No choice, yet many aspirations
Internationally, planning circles are abuzz with the connect between creating quality places and attracting talent to keep cities competitive. What about Indian cities? Are Indians flocking to cities like Gurgaon, Bangalore or Pune because of the quality of life they offer or simply because that’s where the job are today.
I live in Gurgaon and I ask myself this everyday. In just a decade, this city has from from half a million people to 1.5 million inhabitants. And yet, quality of life has not improved, but fallen drastically in every sense of the word. Is the widely accepted theory that cities that offer a better quality of life and that therefore succeed in attracting talent will thrive in the new age economy based on innovation and creativity failing in India? Or are we talking apples and oranges here? Are cities in India so different in their dynamics that they cannot be expected to follow global models of growth?
The answer, I would think, would be both yes and no. Yes, cities in india are not comparable on this scale because the Indian citizen is only just learning to expect a certain basic minimum from her living environment. It’s shocking how little governments can get away with and yet get rave reviews from the media and certain sections of society! In Gurgaon, there is a growing sense of resentment against the lack of infrastructure and governance, and yet a sense of inertia about taking action. Activism doesn’t come easily to the affluent and the only kind they can safely support is the kind that involves clicking the like button on a Facebook page. It’s a deplorable situation and it’s high time citizens of one of the highest tax paying districts in the nation made their voices heard. I must mention, as an aside, that active Residents Welfar Associations (RWAs) and citizen groups do exist that exert some pressure on real estate developers and the municipal authorities. Also, Gurgaon has a very new municipal commission that is still getting on its feet, so to speak!
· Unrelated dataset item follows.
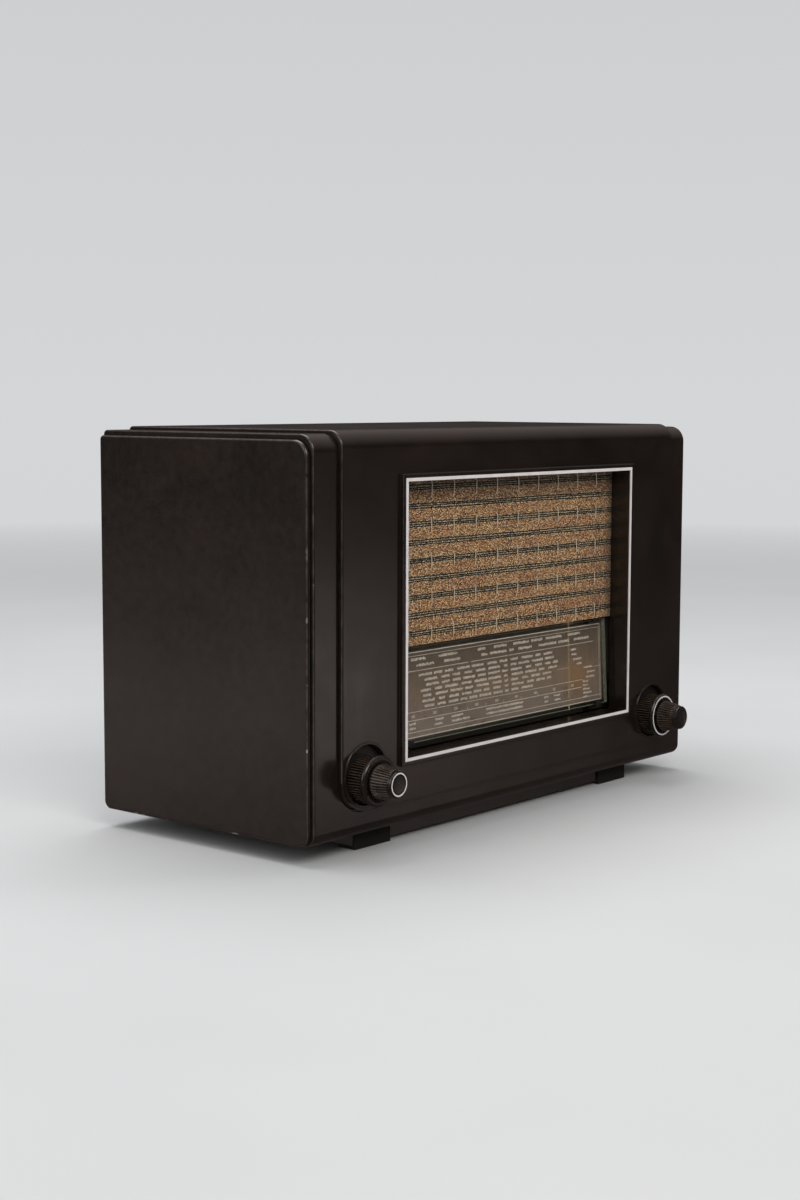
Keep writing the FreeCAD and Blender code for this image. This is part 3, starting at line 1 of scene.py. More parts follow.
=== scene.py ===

To return to the narrative…..On the other hand, India is at a nascent stage in it’s economic growth and while the dynamics are different from the west, things are beginning to change. As opportunities and prosperity increase, more people will be in a position of choice-of job, of city of residence, of type of home or school or car…. At that point, when a certain threshold number of people cross over into this group empowered by choice, the liveability of a city will kick in as a clear concept in citizens minds.
How close or far we are from that point is hard to say. I would argue that in a country like India, many seem already there. While for many others, even a decade would not bring them to that level. In that sense, I would say governments and city planners need to encourage choice in order to create a situation of competitiveness among cities. This will offer incentives for cities to improve public amenities, infrastructure and spend on social programs, beautification, culture, art and many other neglected areas. The private sector can be roped into many of these with innovative yet simple partnerships. An important element here is that offering choice should be the objective for all economic categories of citizens. The urban poor, in fact, would be the most crucial group to target. If quality of life can be improved for them, we can ensure that industry will flourish and cities can dream of inclusive and sustainable growth.